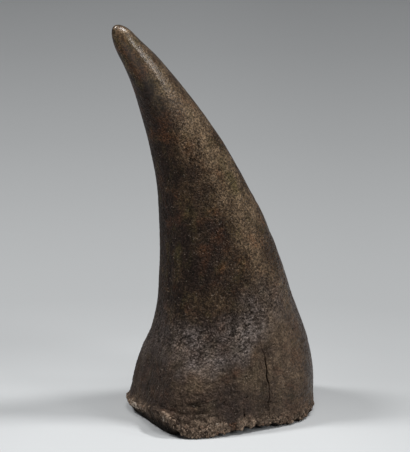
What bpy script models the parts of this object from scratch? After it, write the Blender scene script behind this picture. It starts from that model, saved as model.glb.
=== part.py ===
"""A rhinoceros horn standing on its ragged base: one closed body, skinned over rings.

Metres, +Z up. The horn curves in the XZ plane and its tip leans towards -X, the animal's rear.
The origin is at the centre of the footprint of its bounding box, on the surface that it stands on.
"""

import bisect
import math

import bmesh
import bpy
from mathutils import Vector, noise

MM = 0.001

# The two edges of the side view and the half width across it, at stations from the rim to the tip.
# Each row, in millimetres: back edge x and z, front edge x and z, half width, and how square the
# back of the section is, where 2 is an ellipse and 4 is a rounded rectangle.
STATIONS = [
    (-90, 0, 90, 0, 75, 4.4),
    (-89, 20, 90, 22, 75, 4.2),
    (-86, 43, 89, 49, 73, 3.7),
    (-81, 66, 83, 80, 68, 3.2),
    (-74, 94, 69, 118, 59, 2.7),
    (-69, 143, 50, 173, 51, 2.4),
    (-69, 192, 24, 228, 43, 2.2),
    (-73, 241, -8, 282, 35, 2.1),
    (-84, 290, -43, 331, 28, 2.0),
    (-97, 333, -75, 369, 22, 2.0),
    (-111, 366, -98, 392, 15, 2.0),
    (-128, 394, -115, 411, 11, 2.0),
]
NOSE_START = 10.15  # the station number where the blunt tip begins to round off

COLUMNS = 76
COLLAR_RINGS = 26
SHAFT_RINGS = 24
NOSE_RINGS = 5
COLLAR_END = 4.6  # the station number where the rings become wider apart

# Round the horn, angles run from the front, 0, by the far side, 90, and the back, 180, to the
# near side, 270. Each pair is an angle in degrees and a value in millimetres, or a share of one.
RIM_HEIGHT = [
    (0, 0), (32, 0), (60, 2.5), (84, 2), (98, 0), (124, 0), (136, 4.5), (160, 5.5), (180, 6.5),
    (200, 9.5), (214, 9), (222, 1.5), (226, 0), (238, 0), (252, 2.4), (274, 2.6), (296, 0),
]
LEDGE_HEIGHT = [
    (0, 116), (45, 112), (90, 98), (135, 78), (180, 84), (208, 80), (235, 72), (255, 86),
    (275, 106), (295, 116), (325, 118),
]
LEDGE_SHARE = [
    (0, 0.1), (45, 0.4), (90, 0.9), (135, 0.4), (195, 0.4), (225, 1), (262, 0.95), (300, 0.3),
    (335, 0.1),
]
GROOVE_HEIGHT = [(0, 24), (60, 26), (120, 22), (180, 27), (225, 24), (243, 31), (258, 36), (285, 26)]
EDGE_ROUND = [(0, 3.5), (50, 3), (120, 2), (240, 2), (290, 2.5), (325, 3.5)]
LIP = [(0, 0.8), (60, 1), (110, 2.5), (150, 3.2), (195, 2), (240, 1.2), (300, 0.6)]

LEDGE_DEPTH = 4.0
LEDGE_SLOPE = 26.0  # height over which the collar falls back to the shaft
LIP_HEIGHT = 4.0
LIP_SPREAD = 7.0
GROOVE_DEPTH = 1.6
GROOVE_SPREAD = 2.6

# Drying cracks up the near side: angle at the foot, lean in degrees per millimetre of height,
# lowest and highest point, depth and half width in millimetres.
CRACKS = [
    (277.0, -0.045, 7, 88, 4.5, 1.1),
    (252.5, 0.01, 9, 27, 2.6, 1.0),
]

LAND_WIDTH = 0.17  # share of the radius taken by the flat edge that the horn stands on
DISH_DEPTH = 18.0
DISH_SHAPE = 3.0  # a higher power makes the hollow flatter in the middle and steeper at its edge
DISH_RINGS = 6

ROUGH_BUMP = 1.1
SHAFT_BUMP = 0.7
FLUTE_BUMP = 1.0
RIM_CHIP = 2.2


def clamp(value, low=0.0, high=1.0):
    return max(low, min(high, value))


def ease(value):
    """0 to 1 with a soft start and end."""
    value = clamp(value)
    return value * value * (3 - 2 * value)


def hump(distance, spread):
    """1 at no distance, fading to 0."""
    return math.exp(-((distance / spread) ** 2))


def around(pairs, angle):
    """The value at an angle, easing between the listed ones, all the way round."""
    angle %= 360
    angles = [pair[0] for pair in pairs]
    after = bisect.bisect_right(angles, angle)
    low = pairs[after - 1]
    high = pairs[after % len(pairs)]
    span = (high[0] - low[0]) % 360 or 360
    return low[1] + (high[1] - low[1]) * ease(((angle - low[0]) % 360) / span)


def along(place):
    """The station values at a place between stations, on a smooth curve through all of them."""
    last = len(STATIONS) - 1
    index = min(int(place), last - 1)
    t = place - index
    p1, p2 = STATIONS[index], STATIONS[index + 1]
    p0 = STATIONS[index - 1] if index else [2 * a - b for a, b in zip(p1, p2)]
    p3 = STATIONS[index + 2] if index + 2 <= last else [2 * b - a for a, b in zip(p1, p2)]
    return [
        b + t * ((c - a) / 2 + t * (a - 2.5 * b + 2 * c - d / 2 + t * (1.5 * (b - c) + (d - a) / 2)))
        for a, b, c, d in zip(p0, p1, p2, p3)
    ]


def plain_point(place, angle, share=1.0):
    """A point of the smooth horn in millimetres, and the outward direction of its section there."""
    back_x, back_z, front_x, front_z, half_width, square = along(place)
    rounding = clamp((place - NOSE_START) / (len(STATIONS) - 1 - NOSE_START))
    size = share * math.sqrt(1 - rounding**2)
    turn = math.radians(angle)
    power = 2 + (square - 2) * (1 - math.cos(turn)) / 2
    reach = (abs(math.cos(turn)) ** power + abs(math.sin(turn)) ** power) ** (-1 / power)
    centre = Vector(((back_x + front_x) / 2, 0, (back_z + front_z) / 2))
    forward = Vector(((front_x - back_x) / 2, 0, (front_z - back_z) / 2))
    out = forward * (reach * math.cos(turn)) + Vector((0, half_width * reach * math.sin(turn), 0))
    return centre + out * size, out.normalized()


def ledge_share(point, angle):
    """How far below the collar's top edge a point is, from 0 on the shaft to 1 on the collar."""
    return ease((around(LEDGE_HEIGHT, angle) - point.z) / LEDGE_SLOPE + 0.5)


def relief(point, angle):
    """Millimetres that the surface stands out from the smooth horn at a point."""
    height = point.z
    collar = ledge_share(point, angle)
    on_ledge = 4 * collar * (1 - collar) * around(LEDGE_SHARE, angle)
    out = LEDGE_DEPTH * (collar - 1) * around(LEDGE_SHARE, angle) * hump(height - 90, 60)
    out += around(LIP, angle) * hump(height - LIP_HEIGHT, LIP_SPREAD)
    out -= GROOVE_DEPTH * hump(height - around(GROOVE_HEIGHT, angle), GROOVE_SPREAD)
    out += ROUGH_BUMP * on_ledge * noise.noise(point / 6)
    out += SHAFT_BUMP * noise.noise(point / 34)
    out += FLUTE_BUMP * hump(height, 75) * noise.noise(Vector((angle / 9, height / 80, 5)))
    out += RIM_CHIP * hump(height, 14) * noise.noise(point / 9)
    return out


def crack_angle(crack, height):
    """The angle that a crack has reached at a height, in degrees."""
    foot_angle, lean, _, _, _, _ = crack
    return foot_angle + lean * height + 0.8 * math.sin(height / 5)


def crack_depth(crack, height):
    """Millimetres that a crack is cut in at a height: deep in the middle, nothing at its ends."""
    _, _, low, high, depth, _ = crack
    return depth * math.sqrt(clamp(4 * (height - low) * (high - height) / (high - low) ** 2))


def column_plan():
    """(angle, crack or None, side) for each column: even steps, with three columns at each crack."""
    step = 360 / COLUMNS
    plan = [(step * i, None, 0) for i in range(COLUMNS)]
    for crack in CRACKS:
        plan = [column for column in plan if column[1] or abs(column[0] - crack[0]) > step * 0.7]
        plan += [(crack[0] + side, crack, side) for side in (-1, 0, 1)]
    return sorted(plan, key=lambda column: column[0])


def column_angle(column, height):
    """The angle of a column at a height. Those on a crack, and their neighbours, lean with it."""
    angle, crack, side = column
    if crack:
        half_angle = math.degrees(crack[5] / around([(0, 92), (270, 75)], 270))
        return crack_angle(crack, height) + side * half_angle
    for other in CRACKS:
        near = hump(angle - other[0], 14)
        angle += near * (crack_angle(other, height) - other[0])
    return angle


def side_point(place, column):
    """A point of the finished side, in millimetres."""
    height = plain_point(place, column[0])[0].z
    angle = column_angle(column, min(height, 120))
    point, out = plain_point(place, angle)
    point = point + out * relief(point, angle)
    _, crack, side = column
    if crack and side == 0:
        point = point - out * crack_depth(crack, height)
    lift = around(RIM_HEIGHT, angle) + around(EDGE_ROUND, angle)
    return Vector((point.x, point.y, point.z + lift * (1 - ease(height / 30))))


def rim_height(angle):
    """Height of the underside's outer edge: flat on the contact lands, ragged between them."""
    height = around(RIM_HEIGHT, angle)
    chips = noise.noise(Vector((angle / 4, 0, 0)))
    return height + clamp(height / 2) * 1.4 * chips


def underside_point(share, column):
    """A point of the underside at a share of the radius: the flat land, then the hollow inside it."""
    angle = column_angle(column, 0)
    land = 1 - LAND_WIDTH
    point, out = plain_point(0, angle, share)
    hollow = 1 - (min(share, land) / land) ** DISH_SHAPE
    height = rim_height(angle) * min(1, share / land) ** 3 + DISH_DEPTH * hollow
    if share > land:
        point = point + out * relief(Vector((point.x, point.y, 0)), angle) * 0.5
    return Vector((point.x, point.y, height))


def ring_places():
    """Station numbers of the rings, from the rim to just short of the tip."""
    last = len(STATIONS) - 1
    collar = [COLLAR_END * i / COLLAR_RINGS for i in range(COLLAR_RINGS)]
    shaft = [COLLAR_END + (NOSE_START - COLLAR_END) * i / SHAFT_RINGS for i in range(SHAFT_RINGS)]
    nose = [
        NOSE_START + (last - NOSE_START) * math.sin(math.pi / 2 * i / NOSE_RINGS)
        for i in range(NOSE_RINGS)
    ]
    return collar + shaft + nose


def underside_shares():
    """Shares of the radius of the underside's rings, from its middle outwards."""
    land = 1 - LAND_WIDTH
    hollow = [land * (i + 1) / DISH_RINGS for i in range(DISH_RINGS)]
    return hollow + [1 - LAND_WIDTH / 4]


def horn_rings():
    """Rings of points in millimetres, from the middle of the underside to the tip."""
    columns = column_plan()
    under = [[underside_point(share, c) for c in columns] for share in underside_shares()]
    side = [[side_point(place, c) for c in columns] for place in ring_places()]
    return under + side


def skin(rings, bottom, tip):
    """A closed mesh over the rings, with a fan of triangles at the bottom point and at the tip."""
    mesh = bmesh.new()
    loops = [[mesh.verts.new(point * MM) for point in ring] for ring in rings]
    ends = mesh.verts.new(bottom * MM), mesh.verts.new(tip * MM)
    count = len(rings[0])
    for lower, upper in zip(loops, loops[1:]):
        for i in range(count):
            j = (i + 1) % count
            mesh.faces.new((lower[i], lower[j], upper[j], upper[i]))
    for i in range(count):
        j = (i + 1) % count
        mesh.faces.new((ends[0], loops[0][j], loops[0][i]))
        mesh.faces.new((ends[1], loops[-1][i], loops[-1][j]))
    return mesh


def stand_on_origin(mesh):
    """Moves the mesh so that the middle of its footprint's box is at the origin."""
    low = Vector([min(v.co[axis] for v in mesh.verts) for axis in range(3)])
    high = Vector([max(v.co[axis] for v in mesh.verts) for axis in range(3)])
    shift = Vector(((low.x + high.x) / 2, (low.y + high.y) / 2, low.z))
    bmesh.ops.translate(mesh, vec=-shift, verts=mesh.verts)
    print("moved by", [round(-value / MM, 3) for value in shift], "mm")


def keratin():
    """Dark brown horn with a dull polish."""
    material = bpy.data.materials.new("keratin")
    material.use_nodes = True
    shader = material.node_tree.nodes["Principled BSDF"]
    shader.inputs["Base Color"].default_value = (0.055, 0.040, 0.030, 1)
    shader.inputs["Roughness"].default_value = 0.5
    shader.inputs["Metallic"].default_value = 0
    return material


def build_horn():
    rings = horn_rings()
    bottom = Vector((0, 0, DISH_DEPTH))
    tip = plain_point(len(STATIONS) - 1, 0, 0)[0]
    mesh = skin(rings, bottom, tip)
    bmesh.ops.triangulate(mesh, faces=mesh.faces)
    bmesh.ops.recalc_face_normals(mesh, faces=mesh.faces)
    stand_on_origin(mesh)
    data = bpy.data.meshes.new("horn")
    mesh.to_mesh(data)
    mesh.free()
    data.shade_smooth()
    data.materials.append(keratin())
    horn = bpy.data.objects.new("horn", data)
    bpy.context.scene.collection.objects.link(horn)
    print("horn has", len(data.polygons), "triangles")


def main():
    for old in list(bpy.data.objects):
        bpy.data.objects.remove(old)
    build_horn()


main()
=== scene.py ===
# %% [markdown]
# # A rhinoceros horn, from rough collar to polished tip
#
# A rhinoceros horn is one solid growth of keratin, the stuff of hair and nails, packed in fine upright
# fibres. This lesson takes the plain solid of such a horn and dresses it: a much finer skin of the same
# form carries the wrinkles, pits, cracks and frayed rim, and a procedural material gives it its browns.
# The first cell loads the solid and keeps its box, because the skin has to stay inside it.

# %% Load the solid
import math

import bmesh
import bpy
import numpy as np
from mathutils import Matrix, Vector, noise


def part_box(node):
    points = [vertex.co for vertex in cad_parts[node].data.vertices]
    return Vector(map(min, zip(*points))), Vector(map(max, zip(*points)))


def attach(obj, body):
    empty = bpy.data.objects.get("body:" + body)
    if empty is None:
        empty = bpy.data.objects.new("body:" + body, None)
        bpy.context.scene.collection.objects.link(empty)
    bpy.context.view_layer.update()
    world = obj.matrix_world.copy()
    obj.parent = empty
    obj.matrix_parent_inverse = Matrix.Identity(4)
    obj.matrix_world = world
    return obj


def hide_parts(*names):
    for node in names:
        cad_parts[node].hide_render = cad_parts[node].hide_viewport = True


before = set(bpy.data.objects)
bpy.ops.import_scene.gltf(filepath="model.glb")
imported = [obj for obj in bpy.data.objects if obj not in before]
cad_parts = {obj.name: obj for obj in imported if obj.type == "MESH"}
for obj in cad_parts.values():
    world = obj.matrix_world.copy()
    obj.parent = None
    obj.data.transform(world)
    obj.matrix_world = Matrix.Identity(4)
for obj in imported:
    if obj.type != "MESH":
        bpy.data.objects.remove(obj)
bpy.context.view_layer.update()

MM = 0.001
LOW, HIGH = (np.array(corner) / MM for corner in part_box("horn"))
print("solid box in mm:", LOW.round(1), HIGH.round(1))

# %% [markdown]
# ## The side view, station by station
#
# The real horn bends in one plane. A sculptor would draw its side view first, and the same is done here:
# each station gives the back edge, the front edge and the half width across them, in millimetres, from
# the rim to the tip. A smooth curve through the stations gives any section in between. Sections are
# superellipses, squarer at the back of the base, where the real horn has two soft corners.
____
What is being asked
Extract, word for word, the line containing "data.shade_smooth()", the line containing "# The first", and every line between them.

Answer for this exercise
    data.shade_smooth()
    data.materials.append(keratin())
    horn = bpy.data.objects.new("horn", data)
    bpy.context.scene.collection.objects.link(horn)
    print("horn has", len(data.polygons), "triangles")


def main():
    for old in list(bpy.data.objects):
        bpy.data.objects.remove(old)
    build_horn()


main()
=== scene.py ===
# %% [markdown]
# # A rhinoceros horn, from rough collar to polished tip
#
# A rhinoceros horn is one solid growth of keratin, the stuff of hair and nails, packed in fine upright
# fibres. This lesson takes the plain solid of such a horn and dresses it: a much finer skin of the same
# form carries the wrinkles, pits, cracks and frayed rim, and a procedural material gives it its browns.
# The first cell loads the solid and keeps its box, because the skin has to stay inside it.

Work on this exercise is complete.